Genius MIT researchers propose feeding bacteria to fight infections

No, this is not a joke. Well, the “genius” part is, but the “feeding bacteria to fight infections” is not.

I saw this press release in IDSA’s Twitter feed. I read it and wondered anew at the reality disconnect between academic research and clinical application.

The gist of the story is that non-growing bacteria are less susceptible to antibiotics  and can persist through a course of therapy. The Collins lab at MIT showed that supplying the bugs with a carbon source and terminal electron acceptors – spurring them to grow – can reverse persistence and enable antibiotic-mediated killing. The PR suggests that this could be a new approach to fighting chronic infections: give the growth promoters along with the antibiotics and wipe out the infection.

From Understanding and Sensitizing Density-Dependent Persistence to Quinolone Antibiotics

Please.

I suppose this could work in some scenarios, and I bet it will work in the highly controlled animal models of infection that the Collins group is now testing.

But in actual real infections, releasing pathogenic bacteria from nutrient deprivation will sometimes free them up to metastasize and spread, leading to sepsis and death.

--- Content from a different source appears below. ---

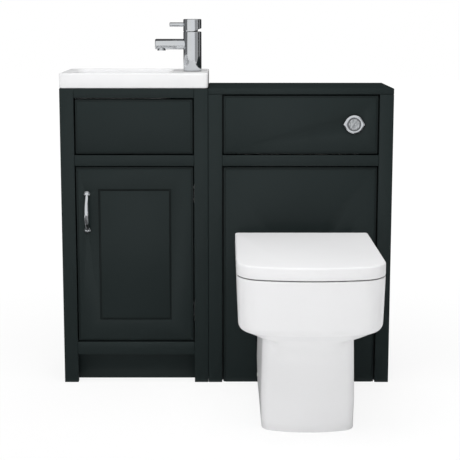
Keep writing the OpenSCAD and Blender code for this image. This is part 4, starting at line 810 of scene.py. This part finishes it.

Sure, if appropriate and effective antibiotics are being given, then it’s plausible that the desired killing of bacteria will take place. But how likely is that? Current rates for inappropriate or inadequate antimicrobial therapy for serious infections ranges anywhere from 30% to 70% (see here, and here, and here, and here, and here). That’s not a problem that we are anywhere near to solving.

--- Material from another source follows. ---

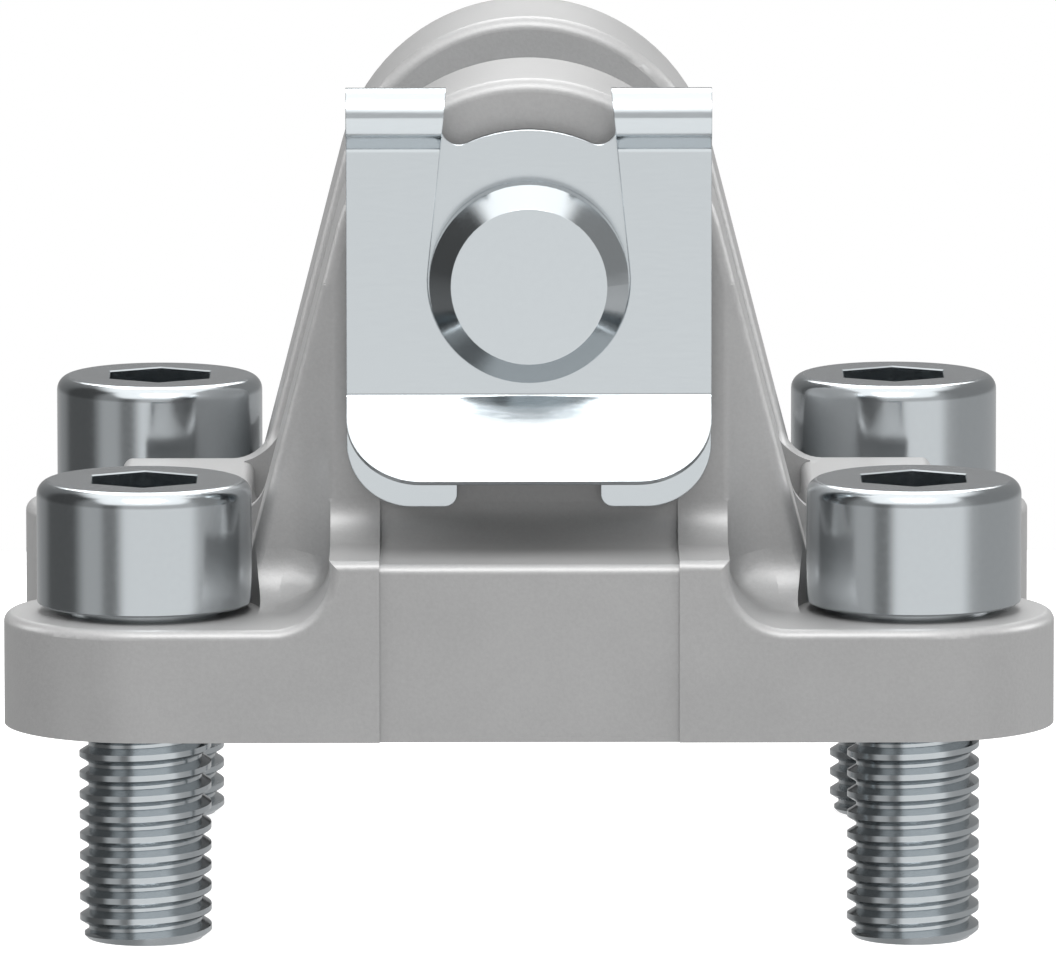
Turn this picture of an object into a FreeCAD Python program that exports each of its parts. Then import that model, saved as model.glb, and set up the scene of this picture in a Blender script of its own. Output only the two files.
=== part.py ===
import FreeCAD, Part
import math
import os

from FreeCAD import Vector

# Swivel flange for the rear of a 50 mm cylinder: a cast aluminium foot with two ears,
# a steel clevis pin, its folded spring clip and four hexagon socket cap screws.
# Millimetres. The origin is the middle of the mounting face, +Z points to the ears and
# the pin lies along Y. The clip is on the -Y side, which is the front.

# Flange foot
bolt_pitch = 46.5
lobe_r = 8.5
plate_t = 6.8
floor_z = 11.0
spine_w = 24.0
arm_past_slot = 1.8
arm_reach = 25.3
waist_r = 2.0
foot_r = 3.5
edge_r = 0.6

# Ears
axis_z = 27.0
ear_r = 12.0
ear_taper = 14.5
ears_w = 45.0
slot_w = 21.0
ear_edge_r = 0.8
ear_foot_r = 2.5
web_recess = 1.0
web_cove_r = 4.2

# Hollows of the casting
screw_hole_d = 9.0
screw_seat_d = 14.0
collar_d = 40.0
collar_depth = 4.3
pocket_l = 34.2
pocket_floor_z = 7.5
pocket_r = 2.0
channel_w = 18.0
channel_depth = 0.25

# Clevis pin
pin_d = 12.0
pin_clear = 0.05
pin_end_reach = 4.8
pin_end_chamfer = 1.3
pin_head_d = 16.0
pin_head_t = 3.0
pin_head_gap = 0.1
pin_head_chamfer = 0.6
groove_d = 8.5
groove_w = 1.6

# Retaining clip, a folded strip of spring steel
clip_t = 0.4
clip_w = 22.0
clip_gap = 0.1
clip_foot_z = 13.06
clip_slot_clear = 0.1
clip_slot_corner_r = 0.75
clip_corner_r = 3.9
clip_joggle = 1.0
clip_joggle_z = 18.0
clip_joggle_top_z = 22.6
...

It’s inevitable that patients with indolent infections, known and unknown, would be killed by the growth-stimulation approach. It should never see the inside of a clinic.

Science in general and health in particular are full of hard problems. Good ideas that are fundamentally sound often end up bombing out. Collins’ work is important and interesting for what it tells us about how antibiotics kill bacteria – a subject that we know surprisingly little about. But it’s a bad idea for treating actual patients. No amount of credulous hype can change that.

Smart guys from MIT come up with cool technologies that are bad ideas, just like everyone else. Unfortunately, they tend to get funded anyway. I hope that grant reviewers and VCs can look past the coolness factor to put research funds to better use.